Freestyle: ‘Turks’ spotlights youth, idealism
BY ELIZABETH KIESZKOWSKI / firstname.lastname@example.org
The photographs are perhaps 40 years old, but Omer Kursat can give you details about the days when they were taken and the people photographed.
Two men reclining in the grass? It was a Sunday afternoon in the park. One of the men is now dead.
» Where: Chinatown Artists Lofts, 1109 Maunakea St., Ste. 215
The long-haired woman gazing impudently into the camera’s lens on page 24? A dancer, Beyhan Foulkes, now choreographer for the Turkish Ballet and married to former King of Goth Peter Murphy.
In most, the subject looks directly back at the photographer. In a select few, the men and women gaze up or away, posing dramatically, betraying their interaction with the camera.
They are young and beautiful. Some look teenaged, others just old enough to smoke or take on a sophisticated veneer.

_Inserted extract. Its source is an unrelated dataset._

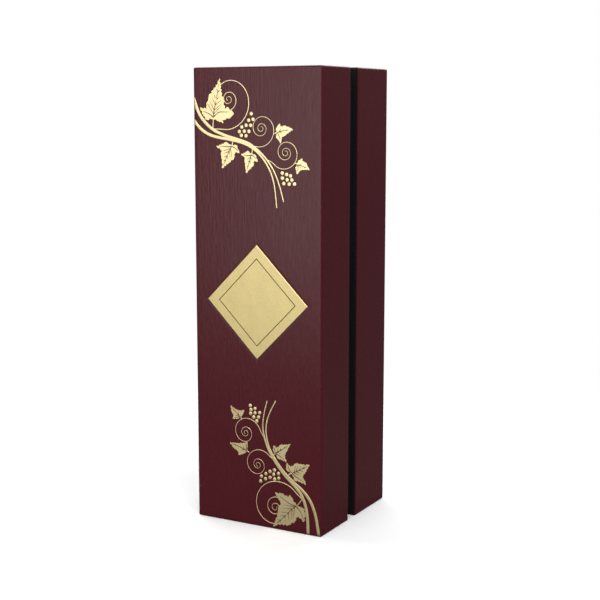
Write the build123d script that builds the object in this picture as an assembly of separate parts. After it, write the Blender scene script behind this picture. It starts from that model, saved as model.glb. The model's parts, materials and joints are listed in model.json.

They are hopeful and confident, innocent and experienced.
They are the subjects of Kursat’s self-published book of photographs, “Young Turks,” which collects 52 informal portraits of Kursat’s friends (and Kursat himself) taken in Ankara and Izmir, Turkey, in the mid-’70s.
“They tell a story of coming of age, a story of beauty, friendship and love,” Kursat writes in the introduction.
THE BOOK will be available on First Friday at the debut of Kursat’s new studio and gallery in the Chinatown Artists Lofts. He’s named the space after his independent publishing venture, Deuxmers — translated from the French as “two seas,” or a play of words on “from Omer.”
Kursat ushered me inside his second-floor studio Tuesday, smiling and energetic as he nearly always seems to be.
“I wanted it to be like a private detective’s office,” he confided, and it does, in a movie-set, mid-century American way, with its glass door shielded by Venetian blinds, vintage props and a bar masquerading as an antique stereo.
“Young Turks” holds 50 pages of portraits. Twelve of them have been reproduced and hang on his studio walls. Most are candid.
They document a time when he himself was young, “camera in hand” and avid to experiment.
“Taking a picture was a part of my social interaction,” he said of a time when photos could not easily be published or distributed. “The interaction actually had more significance than the static image.”
He set on the idea of publishing them shortly after he’d returned from a trip to Turkey. Unrest had been roiling the Middle East, and his home nation was not immune. When protesters who opposed a nationalistic shopping mall in Gezi Park were pushed out, Kursat could not get the troubling news of repression out of his head.
In some way, publishing “Young Turks” seemed like an antidote.
KURSAT began his venture into independent publishing in 2011 as he prepared to self-publish another book of his own photographs, “Over the Pali.” Since then, Deuxmers has released two other books by separate authors.
He has mixed feelings about independent publishing.
“It diminished the barriers to publishing, but the problem is the noise,” he said. Still, in a reflection of his own tirelessness, he says he’s looking for more authors.
Born in 1956, he was college-aged himself when he shot these photos; the son of a newspaperman who went into Turkish politics, at a time when ideals of peace and freedom were capturing the imagination of youth around the globe.
“I’m a U.S. citizen now,” he noted. “I’ve lived in the U.S. longer than I’ve lived in Turkey.”
He jokes that his next book will be titled, “Young Americans.”
The pictures themselves are charming and innocent. They cause me to ask: What use is art and idealism in this fractured, angry, violent world?
For some — and count me among them — they serve as goals, representative of physical and intellectual freedom. In that sense, they mean everything.